Mrs Obama is still involved in the initiatives she spearheaded as First Lady, promoting nutrition and exercise in schools, and girls’ education. While in the White House, she sometimes stopped in for a surprise visit at public schools around Washington and she has kept the habit now that she’s a private citizen. The couple, who famously only paid off their student debts the year Barack became a US senator, are also both writing memoirs about their White House years under a joint book deal reportedly worth at least $65m (£50m).

The Obamas say they’re staying in Washington so that their youngest daughter, Sasha, can finish high school (Malia, the eldest, is on a gap year before heading to Harvard in the autumn, and is reported to be interning with film producer Harvey Weinstein in New York City). However, the announcement late last month that they purchased the house that they were renting (from former Clinton administration press secretary Joe Lockhart and his consultant wife, Giovanna Gray Lockhart) for a cool $8.1m (£6.3m) has raised speculation that they might stay beyond Sasha’s graduation.

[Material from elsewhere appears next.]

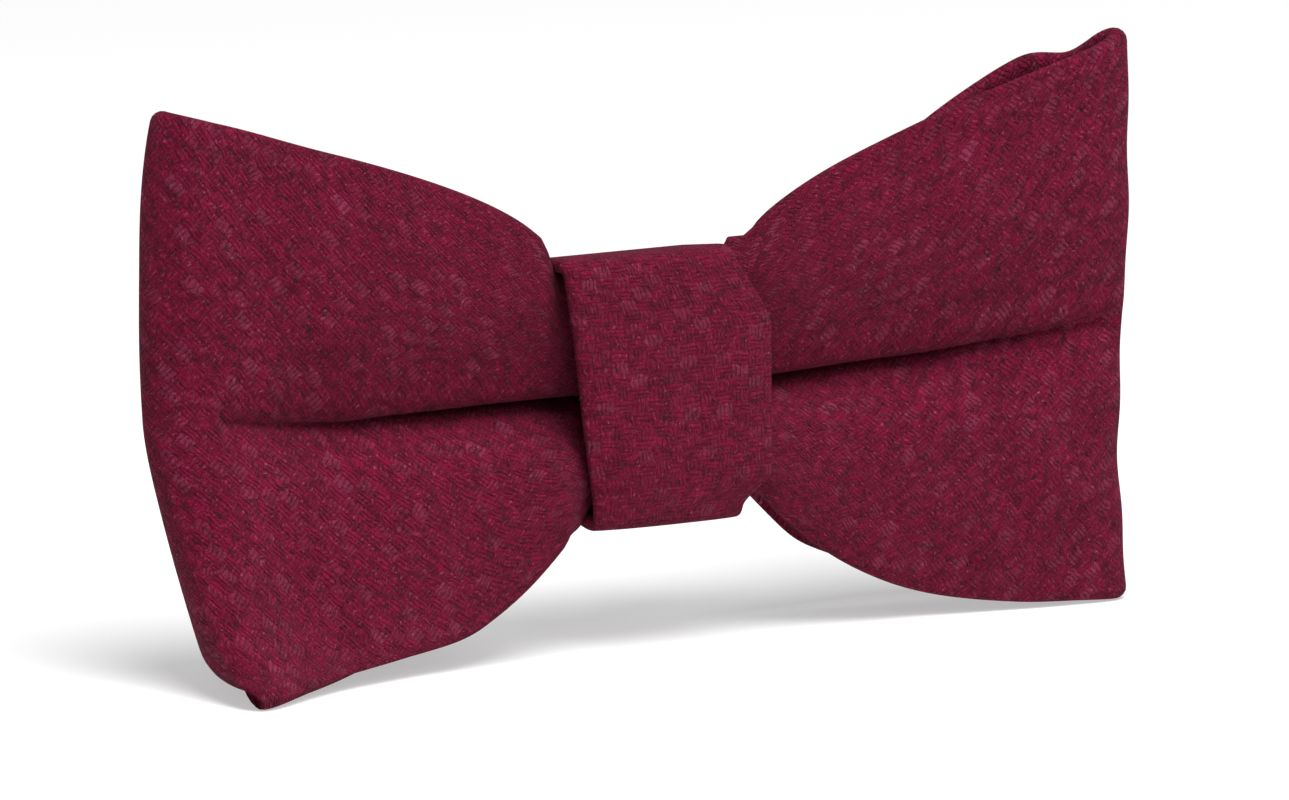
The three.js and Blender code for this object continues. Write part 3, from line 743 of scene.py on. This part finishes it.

Certainly, the crowd dining alongside the former first couple at Masseria on that recent Saturday night seem to hope so. As the Obamas finished their meal and rose from the table to leave, they shook hands and made small talk with people at the tables around them. The room became even more quiet, then erupted in a standing ovation. The Obamas may have left the White House — but in Washington, DC, they are still everyone’s favourite first family.